Donald Trump needed a giant sausage party on Election Day to win the presidency, and men delivered. According to Cornell’s Roper Center for Public Opinion Research, men voted for Trump over Kamala Harris by 12 points.
Men favoring Republicans isn’t anything new, of course. What was surprising, however, was the ratio of men under thirty that supported Trump. Large, post-election polls from various institutions revealed that nearly six in ten young men supported the now-president. Men under thirty voted in droves for Barack Obama, and even supported Hilary Clinton and Joe Biden by slimmer but still healthy margins. Yet they defected ‘bigly’ to Trump.
University of Richmond social psychologist Adam Stanaland thinks money was a big reason why. As he wrote in Scientific American, “Gen Z men voted for Trump as a response to an economy that is excluding them, with one in five young men presently jobless. In a culture that equates ‘being a man’ with financial success, supporting one’s family, and achieving the American dream, the election results are now no surprise to me.”
Young men overwhelmingly said that cost of living was their top issue in the 2024 election, and Trump and his sugar daddy Elon Musk spoke directly to their aspirations of wealth, vowing to fill their wallets, crypto wallets, and stock portfolios. The duo promised ginormous tax cuts, a soaring stock market, copious, high-paying jobs thanks to tariffs, and a cryptocurrency bonanza.
In an economy they perceive to be rigged against them, many Gen Z men now see crypto and stocks to be the best way to get ahead. Just over four in ten men aged 18 to 29 have traded crypto, and they are by far the greatest adopters of any demographic group. Young men are also flocking to risky options and margin trading on investing apps like Robinhood, where the average age of users is 32.

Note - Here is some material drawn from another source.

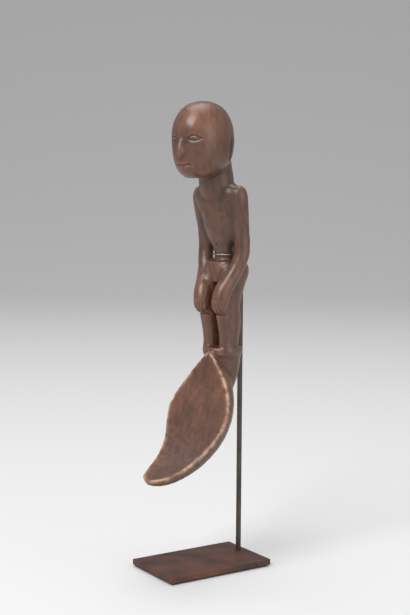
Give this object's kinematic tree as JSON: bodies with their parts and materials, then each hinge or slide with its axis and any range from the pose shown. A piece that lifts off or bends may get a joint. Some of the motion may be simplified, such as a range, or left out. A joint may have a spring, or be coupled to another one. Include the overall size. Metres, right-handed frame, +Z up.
{
  "type": "spoon",
  "caption": "Carved wooden spoon with a standing figure as its handle, wired to a square rod on a small steel plate.",
  "frame": {"origin": "centre of the pad's underside, on the surface that the stand rests on", "axes": "+Z up, plate's long side along Y, the figure faces -Y and a little to +X"},
  "size_m": [0.0444, 0.0743, 0.2362],
  "materials": {
    "carved_wood": "dark red-brown hardwood, hand polished by long use, worn lighter on the rim",
    "wire": "annealed steel wire, slightly dulled",
    "dark_steel": "patinated steel bar",
    "plate_steel": "rust-brown patinated steel, bright along the edge",
    "felt": "thin dark felt"
  },
  "bodies": {
    "root": {"carved_spoon": "carved_wood", "tie_wire": "wire", "stand_rod": "dark_steel", "stand_plate": "plate_steel", "plate_pad": "felt"}
  },
  "joints": []
}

In the wake of Trump’s election, Trump and Musk’s promised riches seemed to be materializing. Bitcoin quickly catapulted over 50 percent to above $100,000. The S&P 500 and Nasdaq’s bull runs accelerated. Stocks favored by young male investors rocketed. Palantir tripled over three months. Tesla nearly doubled. Reddit doubled. Robinhood soared by 160 percent.
The mooning of these high-flying assets persisted through mid-February. At the time, a J.L. Partners poll commissioned by the Trump-friendly Daily Mail showed Trump’s support amongst young men to be positively stratospheric: 65 percent approved of the job he was doing.
But then, like an exploding SpaceX Starship, it all came crashing down. Over the next two weeks, Elon Musk’s wanton and ravenous cuts into the federal workforce started to really bite, and it became painfully apparent that Trump’s chaotic, idiotic obsession with tariffs was rapidly eroding consumer, business, and investor sentiment. Consumer spending unexpectedly fell, manufacturing activity stagnated while prices rose, and the stock market plummeted as Trump and Melania’s meme coins rocked the crypto markets.
Since February 19th, the S&P 500 has fallen about 10 percent, almost to correction territory. The Nasdaq has slid 13 percent. More saliently for young men, Bitcoin has fallen nearly 25 percent from its high this year. Palantir is down 33 percent, Robinhood 40 percent, Reddit 45 percent, and Tesla 50 percent. In the wake of the election, young men rode these speculative and overpriced assets to ebullient highs, but such assets tend to fall hardest in bear market recessions, which the Trump/Musk administration appears to be driving the U.S. toward at ludicrous speed.
It’s possible that young men have looked at their Robinhood and Coinbase accounts and have reassessed their deal with Trump. In the latest J.L. Partners poll conducted last week, Trump’s support amongst young men collapsed. While Trump’s overall approval fell five points, his approval amongst 18- to 29-year-old men cratered by 19 points.
This is just one poll, of course, and polls are noisy. But it’s a stark – albeit early – sign that young men’s collective fling with Donald Trump could end up short-lived.